El guá

A veces, cuando el día se apaga despacio y el silencio se cuela entre las rendijas del recuerdo, vuelvo a verme allí, en la arena tibia del jardín de Astorga o en alguna de esas calles sin asfaltar, quizás cerca del colegio Blanco de Cela, donde la infancia se jugaba a todo corazón.

Éramos niños de pantalones cortos, de calcetines ingleses altos que se deslizaban sin remedio, y de zapatos Gorila, indestructibles como nuestra ilusión. Corríamos tras el guá, ese juego que hoy parece una palabra inventada, mientras las canicas, con sus entrañas de colorines líquidos, rodaban por el polvo dibujando órbitas que solo los dioses de la niñez comprendían.

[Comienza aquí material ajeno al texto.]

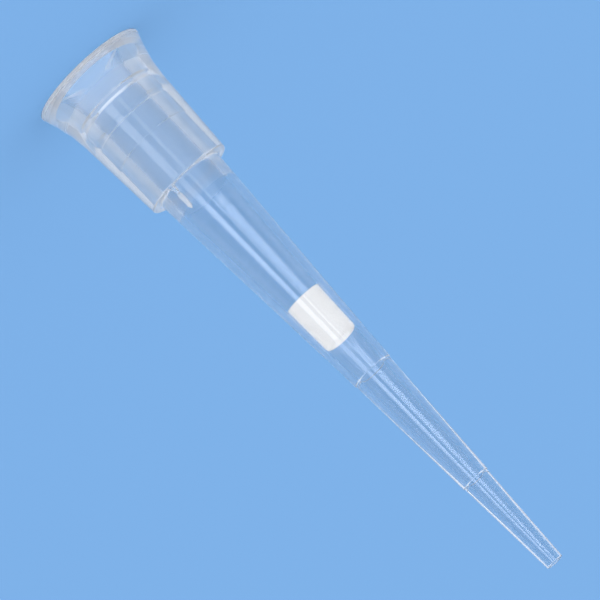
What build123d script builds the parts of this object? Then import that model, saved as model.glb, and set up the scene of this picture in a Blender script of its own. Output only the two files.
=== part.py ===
"""A 10 microlitre filter pipette tip, standing on its mouth with the point upwards.

The tip is two pieces.  The body is one clear polypropylene moulding: a flared collar that
takes the nozzle of a pipette, a ledge, and a barrel that tapers in three stretches to a fine
point.  The filter is a porous plug pressed into the barrel from the mouth.

The origin is the centre of the mouth plane, +Z runs up the axis to the point, and all sizes
are in millimetres.
"""

import os
from math import radians, tan

from build123d import *

# Lengths along the axis, from the mouth up: the four stretches of the outside.
COLLAR_LENGTH = 7.00
BARREL_LENGTH = 12.59
NECK_LENGTH = 7.03
POINT_LENGTH = 5.38

# Collar: a short straight lip, a flare, and a slow taper to the ledge.
LIP_DIAMETER = 6.09
LIP_HEIGHT = 0.10
LIP_ROUNDING = 0.06
FLARE_ANGLE = 17.6
FLARE_BLEND = 6.5
COLLAR_END_DIAMETER = 4.53
COLLAR_DRAFT = 3.1
LEDGE_ROUNDING = 0.08
BARREL_ROOT_FILLET = 0.12

# Bore of the collar: a lead-in, a shoulder, two sealing beads and the seat of the nozzle.
MOUTH_BORE_DIAMETER = 4.54
MOUTH_BEVEL = 0.20
MOUTH_BEVEL_HEIGHT = 0.11
LEAD_IN_END_DIAMETER = 3.32
SHOULDER_ANGLE = 52.0
SEAT_DIAMETER = 2.77
BEAD_PROUD = 0.055
BEAD_WIDTH = 0.16
FIRST_BEAD_HEIGHT = 1.82
BEAD_PITCH = 1.16
GROOVE_DEPTH = 0.13
SEAT_STEP = 0.03
SEAT_STEP_HEIGHT = 4.38
SEAT_DEPTH = 8.19

# Barrel: the wall outside the bore, and the bore at each change of taper.
ROOT_WALL = 0.445
FILTER_BORE_START_DIAMETER = 1.93
FILTER_BORE_END_DIAMETER = 1.80
FILTER_END_WALL = 0.295
NECK_BORE_DIAMETER = 1.42
POINT_BORE_DIAMETER = 0.84
ORIFICE_DIAMETER = 0.43
NECK_WALL = 0.382
POINT_WALL = 0.325
ORIFICE_WALL = 0.235
RING_STEP = 0.044
RING_STEP_RISE = 0.03
ORIFICE_ROUNDING = 0.03

# Filter plug.
FILTER_DEPTH = 14.86
FILTER_LENGTH = 2.69
FILTER_CLEARANCE = 0.01
FILTER_POINT_ROUNDING = 0.22

# Gate vestige: the stub left on the ledge where the runner broke off.
GATE_ROOT_DIAMETER = 0.38
GATE_NECK_DIAMETER = 0.17
GATE_NECK_HEIGHT = 0.48
GATE_DIAMETER = 0.25
GATE_SHOULDER_HEIGHT = 0.60
GATE_TEAR_HEIGHT = 1.20
GATE_TEAR_DIAMETER = 0.08
GATE_HEIGHT = 1.42
GATE_BEARING = -66.5
GATE_ROOT_SINK = 0.12

# Heights and radii that follow from the sizes above.
ledge_height = COLLAR_LENGTH
first_ring_height = ledge_height + BARREL_LENGTH
second_ring_height = first_ring_height + NECK_LENGTH
tip_length = second_ring_height + POINT_LENGTH
lip_radius = LIP_DIAMETER / 2
collar_end_radius = COLLAR_END_DIAMETER / 2
seat_radius = SEAT_DIAMETER / 2
inner_seat_radius = seat_radius - SEAT_STEP
barrel_root_radius = inner_seat_radius + ROOT_WALL
filter_end_height = FILTER_DEPTH + FILTER_LENGTH


def rounded_face(corners):
    """Face inside a closed outline of (radius, height, rounding) corners in the XZ plane."""
    face = make_face(Polyline(*[(r, z) for r, z, _ in corners], close=True))
    for r, z, rounding in corners:
        if rounding > 0:
            corner = min(face.vertices(), key=lambda v: (v.X - r) ** 2 + (v.Y - z) ** 2)
            face = fillet(corner, rounding)
    return Plane.XZ * face


def outside_corners():
    """Outside of the body, from the lip to the orifice."""
    draft = tan(radians(COLLAR_DRAFT))
    flare = tan(radians(FLARE_ANGLE))
    # The flare and the collar's taper are two straight lines, and they meet here.
    meeting = (lip_radius + flare * LIP_HEIGHT - collar_end_radius - draft * ledge_height) / (flare - draft)
    meeting_radius = lip_radius - flare * (meeting - LIP_HEIGHT)
    neck_radius = NECK_BORE_DIAMETER / 2 + NECK_WALL
    point_radius = POINT_BORE_DIAMETER / 2 + POINT_WALL
    return [
        (lip_radius, 0.0, LIP_ROUNDING),
        (lip_radius, LIP_HEIGHT, 0.0),
        (meeting_radius, meeting, FLARE_BLEND),
        (collar_end_radius, ledge_height, LEDGE_ROUNDING),
        (barrel_root_radius, ledge_height, BARREL_ROOT_FILLET),
        (FILTER_BORE_END_DIAMETER / 2 + FILTER_END_WALL, filter_end_height, 0.0),
        (neck_radius, first_ring_height, 0.0),
        (neck_radius - RING_STEP, first_ring_height + RING_STEP_RISE, 0.0),
        (point_radius, second_ring_height, 0.0),
        (point_radius - RING_STEP, second_ring_height + RING_STEP_RISE, 0.0),
        (ORIFICE_DIAMETER / 2 + ORIFICE_WALL, tip_length, ORIFICE_ROUNDING),
    ]


def bead(height):
    """The two ends of the crest of a sealing bead round the seat."""
    crest = seat_radius - BEAD_PROUD
    return [(crest, height - BEAD_WIDTH / 2, 0.0), (crest, height + BEAD_WIDTH / 2, 0.0)]


def inside_corners():
    """Inside of the body, from the mouth to the orifice."""
    mouth = MOUTH_BORE_DIAMETER / 2
    lead_in_end = LEAD_IN_END_DIAMETER / 2
    first_crest = bead(FIRST_BEAD_HEIGHT)
    second_crest = bead(FIRST_BEAD_HEIGHT + BEAD_PITCH)
    # The shoulder narrows the lead-in to the crest of the first bead.
    shoulder_rise = (lead_in_end - first_crest[0][0]) / tan(radians(SHOULDER_ANGLE))
    # Between the beads a groove is as deep as it is wide at each side.
    groove = seat_radius + GROOVE_DEPTH
    slope = GROOVE_DEPTH + BEAD_PROUD
    return [
        (mouth, 0.0, 0.0),
        (mouth - MOUTH_BEVEL, MOUTH_BEVEL_HEIGHT, 0.0),
        (lead_in_end, first_crest[0][1] - shoulder_rise, 0.0),
        *first_crest,
        (groove, first_crest[1][1] + slope, 0.0),
        (groove, second_crest[0][1] - slope, 0.0),
        *second_crest,
        (seat_radius, second_crest[1][1] + BEAD_PROUD, 0.0),
        (seat_radius, SEAT_STEP_HEIGHT, 0.0),
        (inner_seat_radius, SEAT_STEP_HEIGHT + SEAT_STEP, 0.0),
        (inner_seat_radius, SEAT_DEPTH, 0.0),
        (FILTER_BORE_START_DIAMETER / 2, FILTER_DEPTH, 0.0),
        (FILTER_BORE_END_DIAMETER / 2, filter_end_height, 0.0),
        (NECK_BORE_DIAMETER / 2, first_ring_height, 0.0),
        (POINT_BORE_DIAMETER / 2, second_ring_height, 0.0),
        (ORIFICE_DIAMETER / 2, tip_length, 0.0),
    ]


def gate_vestige():
    """Stub of the runner on the ledge, midway between the barrel and the collar's edge."""
    root = GATE_ROOT_DIAMETER / 2
    stub = GATE_DIAMETER / 2
    outline = Polyline(
        (0, -GATE_ROOT_SINK),
        (root, -GATE_ROOT_SINK),
        (root, 0),
        (GATE_NECK_DIAMETER / 2, GATE_NECK_HEIGHT),
        (stub, GATE_SHOULDER_HEIGHT),
        (stub, GATE_TEAR_HEIGHT),
        (GATE_TEAR_DIAMETER / 2, GATE_HEIGHT),
        (0, GATE_HEIGHT),
        close=True,
    )
    pin = revolve(Plane.XZ * make_face(outline), axis=Axis.Z)
    midway = (barrel_root_radius + collar_end_radius) / 2
    return Rot(Z=GATE_BEARING) * Pos(midway, 0, ledge_height) * pin


def tip_body():
    """The moulded body: one revolved wall from lip to orifice, with the gate vestige."""
    corners = outside_corners() + inside_corners()[::-1]
    wall = revolve(rounded_face(corners), axis=Axis.Z)
    return wall + gate_vestige()


def filter_plug():
    """The porous plug, which fills the bore between the two ends of its seat."""
    start = FILTER_BORE_START_DIAMETER / 2 - FILTER_CLEARANCE
    end = FILTER_BORE_END_DIAMETER / 2 - FILTER_CLEARANCE
    corners = [
        (0.0, FILTER_DEPTH, 0.0),
        (start, FILTER_DEPTH, 0.0),
        (end, filter_end_height, FILTER_POINT_ROUNDING),
        (0.0, filter_end_height, 0.0),
    ]
    return revolve(rounded_face(corners), axis=Axis.Z)


os.makedirs("parts", exist_ok=True)
export_step(tip_body(), "parts/tip_body.step")
export_step(filter_plug(), "parts/filter_plug.step")
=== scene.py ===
"""Scene of a 10 microlitre filter pipette tip that stands on its mouth.

The moulded body and the porous filter are turned from their sections with geometry nodes, so that
the clear wall has smooth, unfaceted surfaces.  Lengths are written in millimetres and turned to
metres by MM.  The camera looks across the tip and slightly down on it, and is rolled.
"""

import math

import bmesh
import bpy
from mathutils import Matrix, Vector


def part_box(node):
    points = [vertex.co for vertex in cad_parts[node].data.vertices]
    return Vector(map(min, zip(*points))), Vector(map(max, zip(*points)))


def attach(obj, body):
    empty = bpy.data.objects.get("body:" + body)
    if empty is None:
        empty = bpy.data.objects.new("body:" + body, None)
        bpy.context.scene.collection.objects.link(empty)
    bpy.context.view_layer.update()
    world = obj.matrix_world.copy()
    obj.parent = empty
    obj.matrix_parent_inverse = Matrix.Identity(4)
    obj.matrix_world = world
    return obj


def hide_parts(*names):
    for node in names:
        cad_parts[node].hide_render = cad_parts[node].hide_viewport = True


MM = 0.001

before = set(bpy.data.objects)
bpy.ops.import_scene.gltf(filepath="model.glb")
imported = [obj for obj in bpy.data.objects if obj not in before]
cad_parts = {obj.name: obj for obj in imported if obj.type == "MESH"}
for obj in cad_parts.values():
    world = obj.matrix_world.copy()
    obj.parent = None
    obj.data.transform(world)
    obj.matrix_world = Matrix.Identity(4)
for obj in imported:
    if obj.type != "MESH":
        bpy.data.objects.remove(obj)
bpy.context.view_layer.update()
_, body_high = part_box("tip_body")
filter_low, filter_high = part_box("filter_plug")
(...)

Entrar en la tienda de chucherías El Pirulí, frente al lateral del Hospicio, era como cruzar el umbral hacia un mundo encantado donde todo brillaba un poco más; los mostradores de cristal, que a nuestros ojos de niños parecían murallas gigantes, estaban colmados de cientos de canicas y dulces de todos los colores imaginables, que despedían un aroma a azúcar tan embriagador como inolvidable. Detrás del expositor, envuelta en su eterna toquilla granate y su cabello blanco como las nubes de un domingo sin escuela, nos recibía siempre la madre de Luis —creo recordar—, con una paciencia infinita para nuestras dudas, nuestras risas y hasta nuestras pequeñas travesuras. Aquel lugar tenía el tiempo suspendido, como si el mundo se detuviera un momento para dejarnos soñar con los bolsillos llenos de pitos, caramelos y las manos pegajosas de felicidad.

Recuerdo las manos sucias, las rodillas raspadas, los codos llenos de historia. Pero también el alma limpia, intacta, como el primer día. Había quien venía con bolas de acero, más grandes, más duras, más injustas. Eran los abusones, los que ganaban siempre, los que se llevaban nuestras canicas como trofeos de una guerra silenciosa. Nosotros callábamos, con la rabia contenida, pero sin rencor, porque la tristeza de perder se curaba pronto con una nueva risa, con una carrera, con otra partida.

Aquel mundo era tan pequeño como un puño cerrado y tan grande como la imaginación de un niño. Y aunque el tiempo haya barrido la arena y asfaltado las calles, a veces, cuando todo calla, vuelvo allí. Vuelvo a jugar al guá. Vuelvo a ser niño.

 

Alejandro J. García Nistal

 

Un comentario en “El guá

  1. Que romantico , pero le falta un detalle en cuanto a los pitos; en mi tiempo , lo pitos no tenían colorines era: de acero y llamados de china , color burdeos o verde , creo. Bueno ya tambien recorde que juegos tan sencillos y que ilusin. ganarle al colega unos pocos.